(Stored records)
● ● ● ●

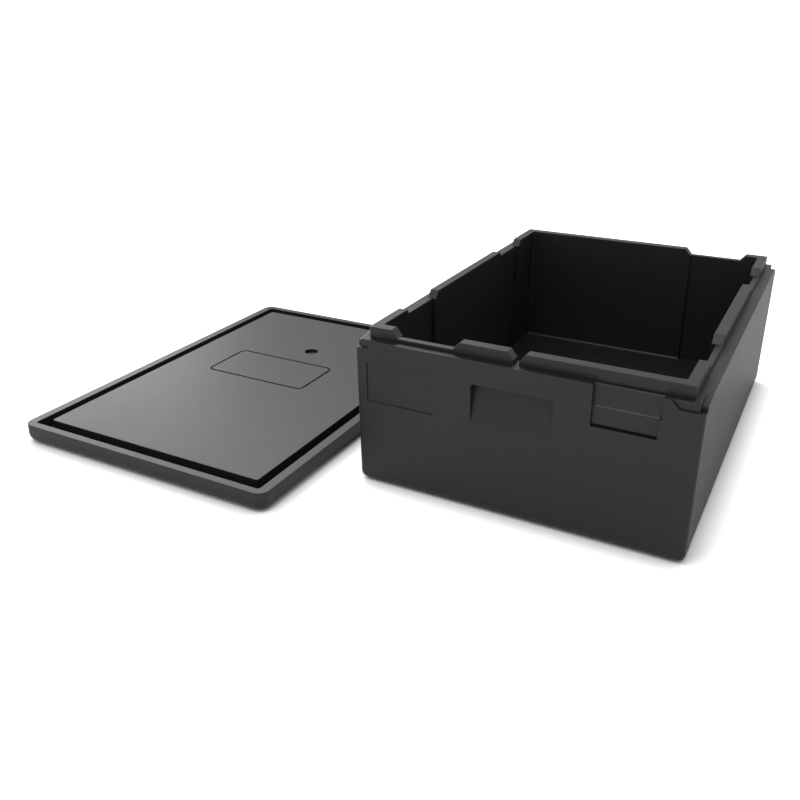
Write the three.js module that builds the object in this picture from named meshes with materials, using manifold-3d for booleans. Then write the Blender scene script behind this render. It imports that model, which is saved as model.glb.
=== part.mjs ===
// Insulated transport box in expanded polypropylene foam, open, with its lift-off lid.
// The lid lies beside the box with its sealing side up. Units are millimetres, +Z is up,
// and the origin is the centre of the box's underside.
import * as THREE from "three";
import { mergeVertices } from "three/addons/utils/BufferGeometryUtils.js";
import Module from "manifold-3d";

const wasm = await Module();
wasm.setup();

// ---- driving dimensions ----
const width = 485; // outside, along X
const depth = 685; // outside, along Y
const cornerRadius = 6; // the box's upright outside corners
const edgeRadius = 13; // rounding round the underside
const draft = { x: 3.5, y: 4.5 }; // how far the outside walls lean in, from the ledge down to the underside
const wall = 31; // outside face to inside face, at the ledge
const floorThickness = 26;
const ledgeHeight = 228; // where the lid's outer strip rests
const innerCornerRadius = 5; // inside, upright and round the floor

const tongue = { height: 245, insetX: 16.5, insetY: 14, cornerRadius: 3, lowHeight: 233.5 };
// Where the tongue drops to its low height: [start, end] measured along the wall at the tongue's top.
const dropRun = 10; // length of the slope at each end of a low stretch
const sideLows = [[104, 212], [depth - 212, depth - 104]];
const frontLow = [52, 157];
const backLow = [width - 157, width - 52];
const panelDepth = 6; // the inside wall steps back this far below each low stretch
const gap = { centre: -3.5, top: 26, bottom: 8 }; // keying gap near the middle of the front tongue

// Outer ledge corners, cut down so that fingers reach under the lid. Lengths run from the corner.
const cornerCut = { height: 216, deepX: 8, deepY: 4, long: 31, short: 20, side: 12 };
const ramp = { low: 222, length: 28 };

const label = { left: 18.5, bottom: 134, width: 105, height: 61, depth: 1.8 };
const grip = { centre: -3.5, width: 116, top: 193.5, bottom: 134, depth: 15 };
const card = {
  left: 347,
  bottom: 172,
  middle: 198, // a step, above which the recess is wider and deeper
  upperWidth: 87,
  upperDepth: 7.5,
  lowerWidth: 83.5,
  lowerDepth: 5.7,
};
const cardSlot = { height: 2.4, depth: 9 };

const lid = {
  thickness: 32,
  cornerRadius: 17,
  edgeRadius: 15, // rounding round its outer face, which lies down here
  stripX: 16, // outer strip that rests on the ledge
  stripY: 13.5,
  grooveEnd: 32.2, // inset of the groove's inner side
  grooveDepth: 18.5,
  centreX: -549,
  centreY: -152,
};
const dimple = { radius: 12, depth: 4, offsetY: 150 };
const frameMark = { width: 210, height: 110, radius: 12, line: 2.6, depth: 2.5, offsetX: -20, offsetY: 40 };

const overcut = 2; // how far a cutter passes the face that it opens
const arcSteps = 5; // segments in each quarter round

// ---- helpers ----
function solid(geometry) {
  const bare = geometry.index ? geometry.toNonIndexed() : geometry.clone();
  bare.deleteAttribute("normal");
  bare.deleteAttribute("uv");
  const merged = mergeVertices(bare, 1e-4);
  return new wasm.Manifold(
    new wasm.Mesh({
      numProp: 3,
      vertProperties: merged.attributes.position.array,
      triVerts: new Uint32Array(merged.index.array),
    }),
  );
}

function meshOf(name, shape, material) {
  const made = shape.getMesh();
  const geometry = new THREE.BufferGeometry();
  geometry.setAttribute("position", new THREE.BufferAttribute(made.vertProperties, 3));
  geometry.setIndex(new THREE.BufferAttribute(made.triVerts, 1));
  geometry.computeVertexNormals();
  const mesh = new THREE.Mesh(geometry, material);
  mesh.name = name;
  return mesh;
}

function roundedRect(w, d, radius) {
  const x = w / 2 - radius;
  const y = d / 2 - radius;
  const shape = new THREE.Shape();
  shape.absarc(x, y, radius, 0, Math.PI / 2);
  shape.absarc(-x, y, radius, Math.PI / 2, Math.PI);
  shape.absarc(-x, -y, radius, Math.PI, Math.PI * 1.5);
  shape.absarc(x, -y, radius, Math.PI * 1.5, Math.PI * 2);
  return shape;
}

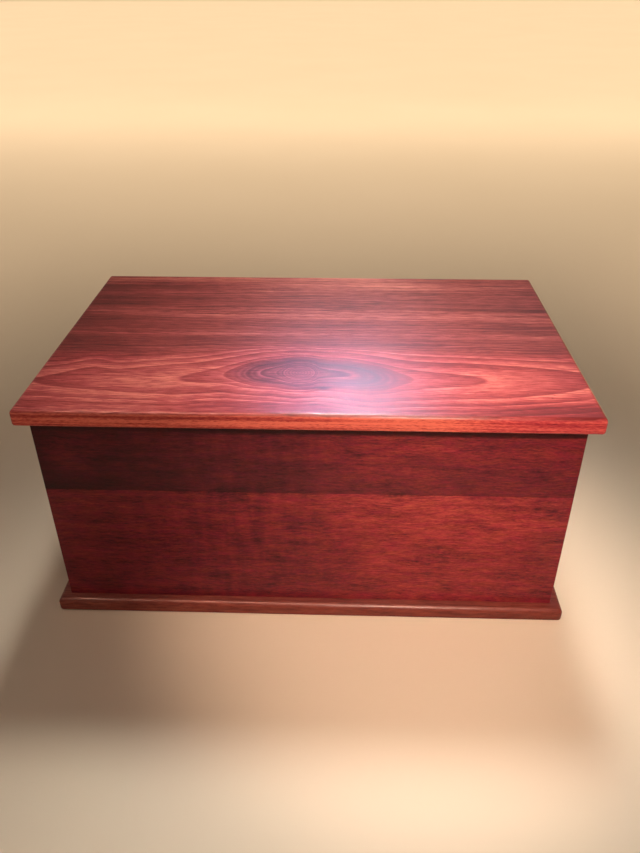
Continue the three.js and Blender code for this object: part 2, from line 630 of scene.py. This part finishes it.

● ● ● ●

#### The task
Every record shown above must be echoed exactly.

#### Task result
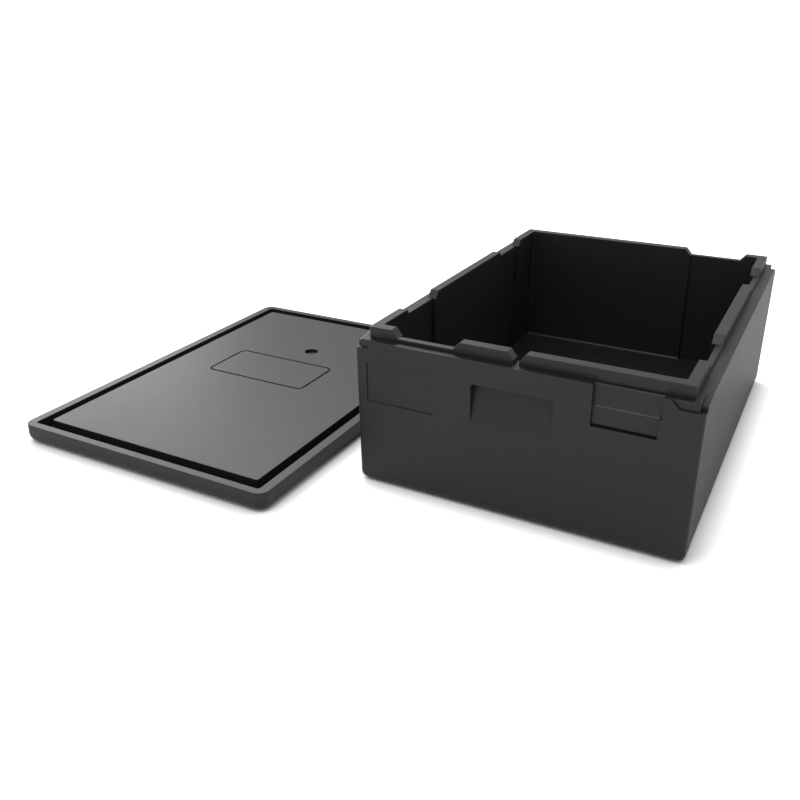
Write the three.js module that builds the object in this picture from named meshes with materials, using manifold-3d for booleans. Then write the Blender scene script behind this render. It imports that model, which is saved as model.glb.
=== part.mjs ===
// Insulated transport box in expanded polypropylene foam, open, with its lift-off lid.
// The lid lies beside the box with its sealing side up. Units are millimetres, +Z is up,
// and the origin is the centre of the box's underside.
import * as THREE from "three";
import { mergeVertices } from "three/addons/utils/BufferGeometryUtils.js";
import Module from "manifold-3d";

const wasm = await Module();
wasm.setup();

// ---- driving dimensions ----
const width = 485; // outside, along X
const depth = 685; // outside, along Y
const cornerRadius = 6; // the box's upright outside corners
const edgeRadius = 13; // rounding round the underside
const draft = { x: 3.5, y: 4.5 }; // how far the outside walls lean in, from the ledge down to the underside
const wall = 31; // outside face to inside face, at the ledge
const floorThickness = 26;
const ledgeHeight = 228; // where the lid's outer strip rests
const innerCornerRadius = 5; // inside, upright and round the floor

const tongue = { height: 245, insetX: 16.5, insetY: 14, cornerRadius: 3, lowHeight: 233.5 };
// Where the tongue drops to its low height: [start, end] measured along the wall at the tongue's top.
const dropRun = 10; // length of the slope at each end of a low stretch
const sideLows = [[104, 212], [depth - 212, depth - 104]];
const frontLow = [52, 157];
const backLow = [width - 157, width - 52];
const panelDepth = 6; // the inside wall steps back this far below each low stretch
const gap = { centre: -3.5, top: 26, bottom: 8 }; // keying gap near the middle of the front tongue

// Outer ledge corners, cut down so that fingers reach under the lid. Lengths run from the corner.
const cornerCut = { height: 216, deepX: 8, deepY: 4, long: 31, short: 20, side: 12 };
const ramp = { low: 222, length: 28 };

const label = { left: 18.5, bottom: 134, width: 105, height: 61, depth: 1.8 };
const grip = { centre: -3.5, width: 116, top: 193.5, bottom: 134, depth: 15 };
const card = {
  left: 347,
  bottom: 172,
  middle: 198, // a step, above which the recess is wider and deeper
  upperWidth: 87,
  upperDepth: 7.5,
  lowerWidth: 83.5,
  lowerDepth: 5.7,
};
const cardSlot = { height: 2.4, depth: 9 };

const lid = {
  thickness: 32,
  cornerRadius: 17,
  edgeRadius: 15, // rounding round its outer face, which lies down here
  stripX: 16, // outer strip that rests on the ledge
  stripY: 13.5,
  grooveEnd: 32.2, // inset of the groove's inner side
  grooveDepth: 18.5,
  centreX: -549,
  centreY: -152,
};
const dimple = { radius: 12, depth: 4, offsetY: 150 };
const frameMark = { width: 210, height: 110, radius: 12, line: 2.6, depth: 2.5, offsetX: -20, offsetY: 40 };

const overcut = 2; // how far a cutter passes the face that it opens
const arcSteps = 5; // segments in each quarter round

// ---- helpers ----
function solid(geometry) {
  const bare = geometry.index ? geometry.toNonIndexed() : geometry.clone();
  bare.deleteAttribute("normal");
  bare.deleteAttribute("uv");
  const merged = mergeVertices(bare, 1e-4);
  return new wasm.Manifold(
    new wasm.Mesh({
      numProp: 3,
      vertProperties: merged.attributes.position.array,
      triVerts: new Uint32Array(merged.index.array),
    }),
  );
}

function meshOf(name, shape, material) {
  const made = shape.getMesh();
  const geometry = new THREE.BufferGeometry();
  geometry.setAttribute("position", new THREE.BufferAttribute(made.vertProperties, 3));
  geometry.setIndex(new THREE.BufferAttribute(made.triVerts, 1));
  geometry.computeVertexNormals();
  const mesh = new THREE.Mesh(geometry, material);
  mesh.name = name;
  return mesh;
}

function roundedRect(w, d, radius) {
  const x = w / 2 - radius;
  const y = d / 2 - radius;
  const shape = new THREE.Shape();
  shape.absarc(x, y, radius, 0, Math.PI / 2);
  shape.absarc(-x, y, radius, Math.PI / 2, Math.PI);
  shape.absarc(-x, -y, radius, Math.PI, Math.PI * 1.5);
  shape.absarc(x, -y, radius, Math.PI * 1.5, Math.PI * 2);
  return shape;
}

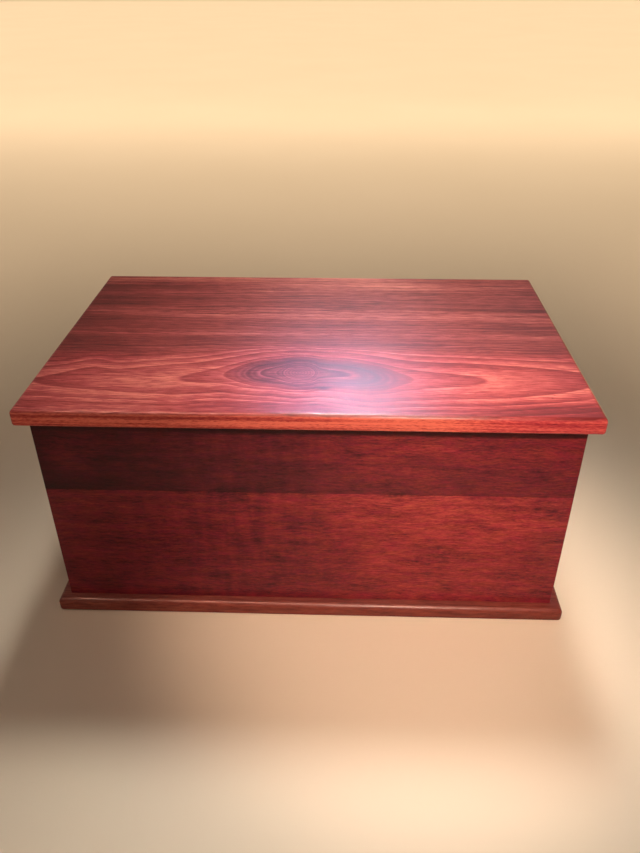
Continue the three.js and Blender code for this object: part 2, from line 630 of scene.py. This part finishes it.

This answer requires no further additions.